You can also freeze berries or dry them to keep those fresh berries for longer.

To freeze fresh berries, lay them in a single layer on a baking sheet and place in the freezer until the berries are hard, then transfer them to a freezer bag to store. Freezing them individually first will help them not stick together when stored.

Berry Season

If you want in season berries you need to know when they are at their freshest in your area. For fresh raspberries, they are typically ripe in the summer months. I live in Michigan in zone 6 and our raspberry season is late June- early July. In areas with larger growing season, like California, you may have a raspberry season lasting from May - August.

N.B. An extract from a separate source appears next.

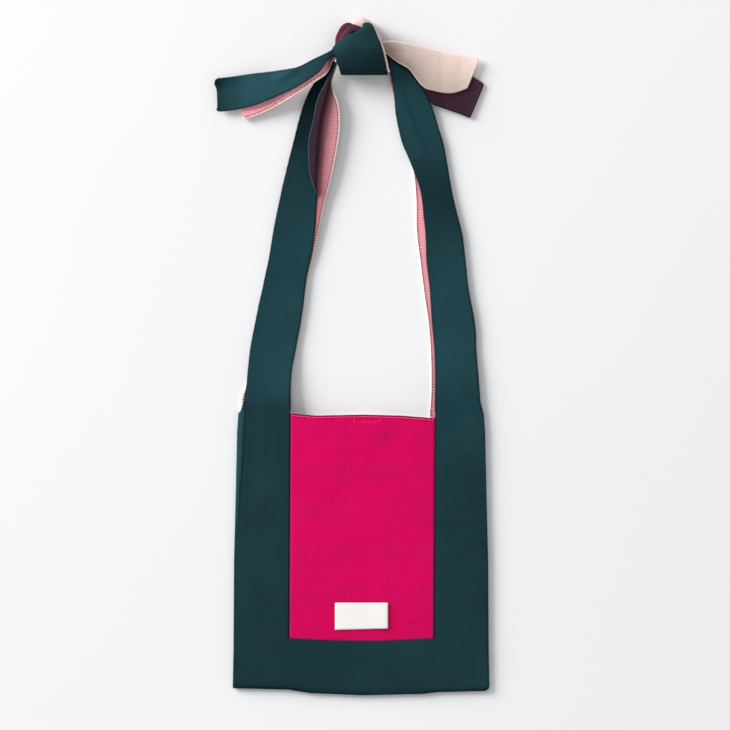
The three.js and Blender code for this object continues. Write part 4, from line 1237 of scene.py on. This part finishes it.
class KNOTBAG_OT_tails(bpy.types.Operator):
    """Makes the four tail layers that hang free of the knot."""

    bl_idname = "knot_bag.tails"
    bl_label = "Tails"

    def execute(self, context):
        for node, (rows, cloth, slot, tones, look, selvedges, radius) in TAILS.items():
            on_left, is_upper = "left" in node, "upper" in node
            level = TAIL_UPPER_LEVEL if is_upper else TAIL_LOWER_LEVEL
            points = tail_grid(rows, level, LEFT_FALL_ROWS if on_left else RIGHT_FALL_ROWS)
            shades = look(points, read(tones, np.linspace(0, 1, len(points)))[:, None])
            points[..., 2] += 0.5 * ripple(points[..., 0], points[..., 1], 30, level)
            points = round_corners(points, radius)
            tail = ribbon(
                node + "_knit", points, cloth, tones=shades, edges=selvedges,
                edge_light=0.8 if cloth in (BACK, BACK_TURNED) else 0)
            both = "left_tail" if on_left else "right_tail"
            bodies = (both, both + "_top") if is_upper else ("handle", both)
            side = -1 if on_left else 1
            span = {"start": (side * TAIL_BLEND[0], 0.49, 0), "end": (side * TAIL_BLEND[1], 0.49, 0)}
            dress(tail, slot, bodies, [node], **span)
            sewn = []
            if node == "left_tail_lower":
                places = edge_places(points, -1, 2.5, 1.15, stop=2.5)
                sewn = [beads(node + "_stitches", places, 0.92, 0.75, "thread_plum")]
                dress(sewn[0], "sewing_thread", bodies, **span)
        return {"FINISHED"}


def wrap_grid(grow_left, grow_right, under):
    """The middle points of the knot's wrap, grown at its sides and sunk under its face."""
    y, z, left, right, drop_left, drop_right = smooth(KNOT_WRAP, 200).T[..., None]
    shares = edge_shares(26)[None, :]
    x = (left - grow_left) + (right + grow_right - left + grow_left) * shares
    sink = drop_left * (1 - shares) ** 3 + drop_right * shares**3
    points = np.stack([x, y + 0 * x, z - sink], axis=2)
    return points - normals_of(points) * under


def loop_grid(path, section):
    """The middle points of a loop: a section swept along the outline of the knot's top."""
    outline = smooth(path, 110)
    inward = np.array(LOOP_CENTRE) - outline
    inward /= np.linalg.norm(inward, axis=1, keepdims=True)
    profile = smooth(section, 15)
    plan = outline[:, None, :] - inward[:, None, :] * profile[None, :, :1]
    z = np.repeat(profile[None, :, 1], len(outline), axis=0)
    return np.concatenate([plan, z[..., None]], axis=2)


def strand_grid(narrowed, most_right, level):
    """The middle points of a strand inside the knot, in soft waves across."""
    y, left, right = smooth(KNOT_BAND, 60).T[..., None]
    x = (left + (np.minimum(right, most_right) - left) * np.linspace(0, 1, 41)[None, :]) * narrowed
    return np.stack([x, y + 0 * x, level + 1.2 * np.sin(x / 3.2)], axis=2)


def wrap_painted_light(points):
    """Painted light: lighter towards the wrap's top and left, with a painted highlight along its upper left
    edge.
    """
    x, y, _ = np.moveaxis(points, 2, 0)
    shades = 0.74 + 0.56 * eased(y + 0.3 * (y - 490), 486, 520) - 0.12 * eased(x, -8, 12)
    shades = shades + 0.35 * eased(-x, 6, 24) * eased(y, 484, 500)
    return shades + 0.6 * bump(lengths_of(points)[0], 1.6) * eased(y, 499, 504)


class KNOTBAG_OT_knot(bpy.types.Operator):
    """Makes the knot: its wrap and lining, the loops behind them and the strands inside."""

    bl_idname = "knot_bag.knot"
    bl_label = "Knot"

    def execute(self, context):
        wrap = wrap_grid(0, 0, 0)
        wrap[..., 2] += 0.4 * ripple(wrap[..., 0], wrap[..., 1], 16, 5.5)
        lining = wrap_grid(LINING_TUCK, LINING_SHOW, LINING_UNDER)
        plum = loop_grid(PLUM_LOOP, PLUM_LOOP_SECTION)
        # painted light on the plum loop, falling to painted shade in the crease beside the wrap
        plum_tones = 1.7 - 1.65 * eased(np.linspace(0, 1, plum.shape[1]), 0.62, 0.85)
        # each piece's tones are painted light and shade: the lining painted lighter, the top loop painted
        # darker
        for name, nodes, points, cloth, slot, tones, edges in (
            ("knot_wrap_knit", ["knot_wrap"], wrap, FRONT, "knit_teal", wrap_painted_light(wrap), ROLLED),
            ("knot_lining_knit", ["knot_wrap_lining"], lining, BACK, "knit_pink", 1.3, (0.6, 1.2)),
            ("knot_top_loop_knit", ["knot_top_loop"], loop_grid(TOP_LOOP, TOP_LOOP_SECTION),
             BACK_TURNED, "knit_beige", 0.88, ROLLED),
            ("knot_left_loop_knit", ["knot_left_loop"], plum, FRONT_TURNED, "knit_plum", plum_tones, (0, 0)),
            ("knot_left_loop_backing", [], loop_grid(LEFT_LOOP, LEFT_LOOP_SECTION), PINK_IN_PAINTED_SHADE, "knit_pink",
             1.0, ROLLED),
            ("knot_lower_strand_knit", ["knot_lower_strand"], strand_grid(1, 11, 9), FRONT, "knit_teal",
             1.0, ROLLED),
            ("knot_upper_strand_knit", ["knot_upper_strand"], strand_grid(0.8, 29, 17), BACK, "knit_pink",
             1.0, ROLLED),
        ):
            piece = ribbon(name, points, cloth, tones=tones, edges=edges)
            dress(piece, slot, ["handle"], nodes)
            sewn = []
            if points is lining:
                places = edge_places(points, 1, 1.5, 1.25, start=14, stop=30)
                sewn = [beads("knot_lining_stitches", places, 0.5, 0.75, "thread_plum")]
                dress(sewn[0], "sewing_thread", ["handle"])
        return {"FINISHED"}


PIECES = (
    KNOTBAG_OT_stage,
    KNOTBAG_OT_back,
    KNOTBAG_OT_front,
    KNOTBAG_OT_seams,
    KNOTBAG_OT_label,
    KNOTBAG_OT_tag,
    KNOTBAG_OT_straps,
    KNOTBAG_OT_knot,
    KNOTBAG_OT_tails,
)


class KNOTBAG_PT_pieces(bpy.types.Panel):
    """Lists the bag's pieces, its sizes and its colours."""

    bl_idname = "KNOTBAG_PT_pieces"
    bl_label = "Knot Bag"
    bl_space_type = "VIEW_3D"
    bl_region_type = "UI"
    bl_category = "Knot Bag"

    def draw(self, context):
        for group in (context.scene.knit_sizes, context.scene.knit_colours):
            for name in group.bl_rna.properties.keys():
                if name not in ("rna_type", "name"):
                    self.layout.prop(group, name)
        for piece in PIECES:
            self.layout.operator(piece.bl_idname)


CLASSES = (KnitColours, KnitSizes, *PIECES, KNOTBAG_PT_pieces)


def register():
    for cls in CLASSES:
        bpy.utils.register_class(cls)
    bpy.types.Scene.knit_colours = bpy.props.PointerProperty(type=KnitColours)
    bpy.types.Scene.knit_sizes = bpy.props.PointerProperty(type=KnitSizes)


def unregister():
    del bpy.types.Scene.knit_sizes
    del bpy.types.Scene.knit_colours
    for cls in reversed(CLASSES):
        bpy.utils.unregister_class(cls)


def main():
    register()
    for piece in PIECES:
        group, action = piece.bl_idname.split(".")
        getattr(getattr(bpy.ops, group), action)()


if __name__ == "__main__":
    main()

Fresh strawberries season starts just slightly before raspberries but their timeline does often overlap. In my area June is the best month for strawberries.

A bunch of different berries.

Raspberry Recipes

I love the sweet-tart flavor raspberries have. I could eat these just by the handful. If I am cooking with them, one of my favorite things to make are these raspberry white chocolate blondie bars. They are so soft and delicious. They are always a hit every year and probably one of my most shared recipes.

I also like making these bakery style raspberry muffins that have a perfect crumb topping.

Strawberry Recipes

When it comes to strawberry recipes I think they have more versatility since they have such a clean sweet taste. They go great in desserts but also savory dishes.

Some of my favorite strawberry deserts are these easy strawberry shortcakes and strawberry lemon popsicles. I also love just chopping up some strawberries and topping it with some fresh whipped cream for an easy and quick dessert.

To add strawberries into your meals I love this Watermelon Strawberry Salad for summer.

My favorite strawberry breakfast is this strawberry almond coffee cake.

Also consider adding them to your spinach salads or topping your ricotta toast for something a little more savory.

strawberry shortcake on a plate.

Organic vs Conventional

The main difference between organic and conventional strawberries and raspberries lies in the farming practices used to produce them. Organic berries are grown using natural methods that prioritize soil health, biodiversity, and environmental sustainability, while conventional berries may be produced using synthetic chemicals and conventional farming practices that prioritize short-term productivity.

Strawberries are one of the most sprayed crops so you want to find organic if you can. You might have heard of the dirty dozen, the 12 fruits and vegetables you should buy organic, and strawberries are always on the top of the list.

If you can’t find organic in your grocery stores just make sure to wash your berries before eating. To clean any type of berries, mix about a tablespoon of white vinegar with 8 cups of water. Add in your berries and let them soak for 5-10 minutes before rinsing, draining, and storing.

What About Blueberries?

Another really popular berry is the blueberry. These little blue balls of sweetness are another beloved summer fruit. They can be used in similar ways to the raspberry and strawberry. They carry a sweet and tart flavor as well but not as tart as the raspberry.